Lots of very good points here!

For now, I'm feeling this: I'm happy to have an occasional date with a guy I have fun with (in this case, Smiles) -- even if I feel that there may not be a real future together.

I'm sure we've all felt that way, at least once -- sometimes it's better to be with an imperfect person than to be totally alone.

But... I'm optimistic that the "right" guy for me is out there somewhere. Which is why full-on dating is commencing once again -- I have a date with someone new on Sunday. So far he's good on paper, as in, we share a lot of the same interests. Whether we click in person remains to be seen!

Matchinform: answering your question... this came up the other night, and he admitted that he's been on other Match dates since we've met -- but none have progressed to a second date.

As far as stepping back: I'm about to go on vacation for a week, so that takes care of that. (yes, I know... not the same thing!)

pt said...

Interestingly, the guy goes on other match dates looking for someone better. The girl goes on other match dates to distract her from waiting for the guy to call.
Kind of an offensive maneuver vs a defensive maneuver, to use a sports metaphor.
(Though I find it offensive in the usual sense of the word.)
I admire your perseverence.

Dating Trooper - Dating is Warfare said...
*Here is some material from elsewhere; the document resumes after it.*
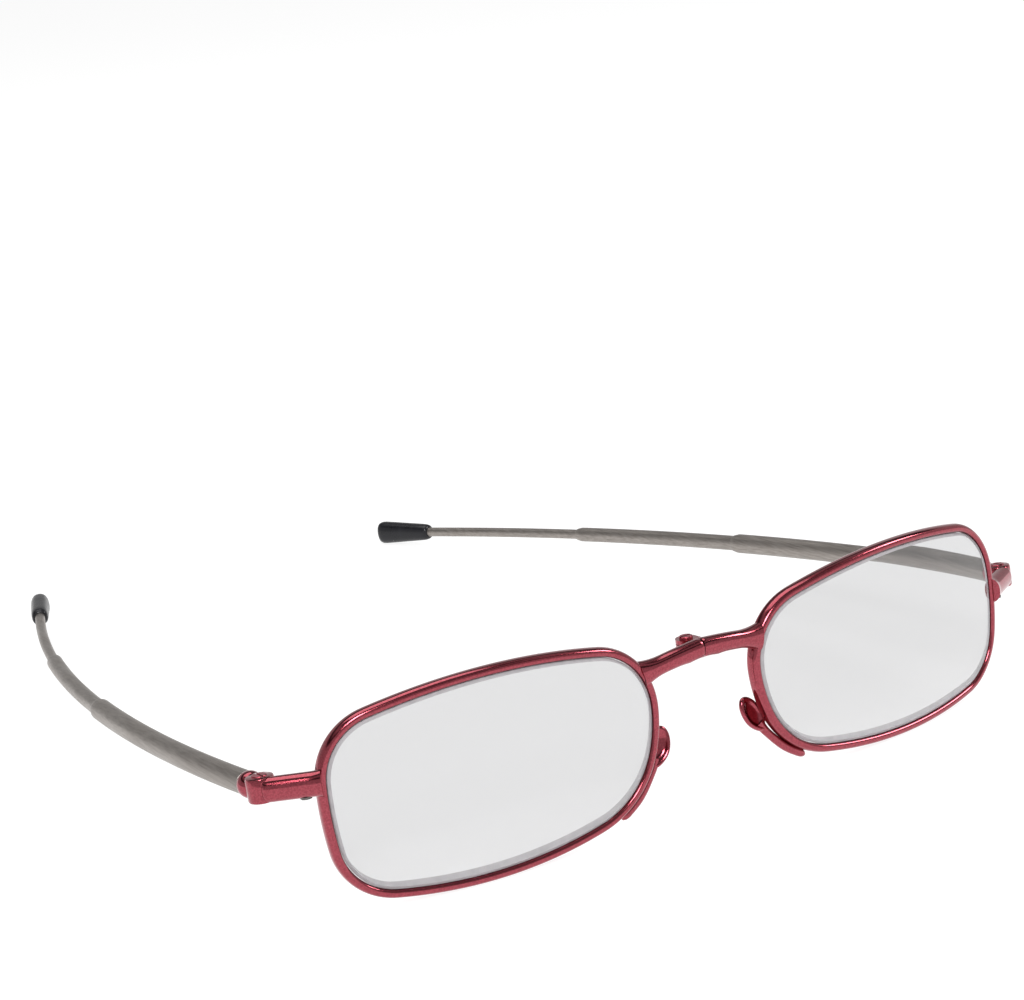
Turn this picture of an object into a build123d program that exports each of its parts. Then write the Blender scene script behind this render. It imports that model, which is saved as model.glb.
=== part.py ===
from build123d import *
import os
from math import cos, degrees, radians, sin

# ---------------------------------------------------------------- front, in the lens frame
LENS_X = 33.4
WRAP = 6.8
BASE_R = 103.3
TOP_TEMPLE = (21.9, 10.0)
TOP_NOSE = (-22.6, 9.6)
LOW_NOSE = (-18.7, -10.2)
LOW_TEMPLE = (20.9, -10.8)
SAG_TOP, SAG_NOSE, SAG_LOW, SAG_TEMPLE = 3.2, 3.1, 2.5, 1.2
R_TOP_TEMPLE, R_TOP_NOSE, R_LOW_NOSE, R_LOW_TEMPLE = 8.0, 9.0, 12.0, 8.0
RIM_WALL = 1.25
RIM_DEPTH = 1.9
RIM_ROUND = 0.5
GROOVE_DEEP, GROOVE_WIDE = 0.5, 0.8
TONGUE_DEEP, TONGUE_WIDE = 0.44, 0.68
LENS_GAP = 0.04
LENS_FRONT = 0.7
LENS_BACK = 1.05
LENS_BACK_R = 150.0

# ---------------------------------------------------------------- bridge hinge
BRIDGE_PIN_Y = 3.0
SEAM = 0.08
BAR_DEEP, BAR_TALL, BAR_ROUND = 2.3, 2.5, 0.9
BAR_ROOT = (9.9, 0.2, 6.75)
BAR_MID = (5.0, -0.15, 7.55)
BAR_SEAM = (SEAM, -0.2, 7.95)
BARREL_R = 1.5
BARREL_LOW, BARREL_TOP = 6.35, 8.75
TONGUE_LOW, TONGUE_TOP = 7.05, 8.05
BARREL_GAP = 0.1
BRIDGE_PIN_R, BRIDGE_HEAD_R, BRIDGE_HEAD = 0.55, 0.95, 0.35

# ---------------------------------------------------------------- temple hinge
HINGE_X, HINGE_Y = 62.3, 9.8
HINGE_Z = {1: 0.6, -1: 4.5}
DROP = 2.6
END_START, END_AIM = (56.15, 4.85), (62.6, 8.9)
END_DEEP, END_TALL, END_ROUND = 2.6, 3.3, 1.1
EAR_R = 1.9
FOLD_ROOM = 1.87
FORK_GAP = 1.5
FORK_CUT_R = 2.1
PIN_R, PIN_HEAD_R, PIN_HEAD, PIN_PROUD = 0.6, 1.05, 0.45, 0.15
TONGUE_R, TONGUE_TALL, TONGUE_WEB = 1.9, 1.3, 2.6
RIM_SCREW_R, RIM_SCREW_HEAD_R, RIM_SCREW_HEAD = 0.5, 0.8, 0.3
RIM_SCREW_LEN = 2.3
RIM_SCREW_SHARE = 0.3
RIM_SCREW_PROUD = 0.1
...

LV, Sounds like you are in the right place. I might agree with the other folks who said to blow off this weekend's plans with Smiles, but if you really think you can go ahead with it just for the fun of it (and not to "demonstrate" you are cooling off too) than do it. But I think sometimes we get so into the game that we forget to take care of ourselves (sometimes protect ourselves too) when we need it.
I really liked pt's offensive/defensive analysis. That pretty much nailed it. Warfare, sports, whatever...it's all the same. Can't wait to hear about how the weekend went!

londongirl said...

Guys do sometimes seem to scare themselves - they get keen, you respond, and then they back off. I call them changeling boys.

But anyway, I'm glad you're feeling ok about it - it can be quite denting. And great to keep your options open.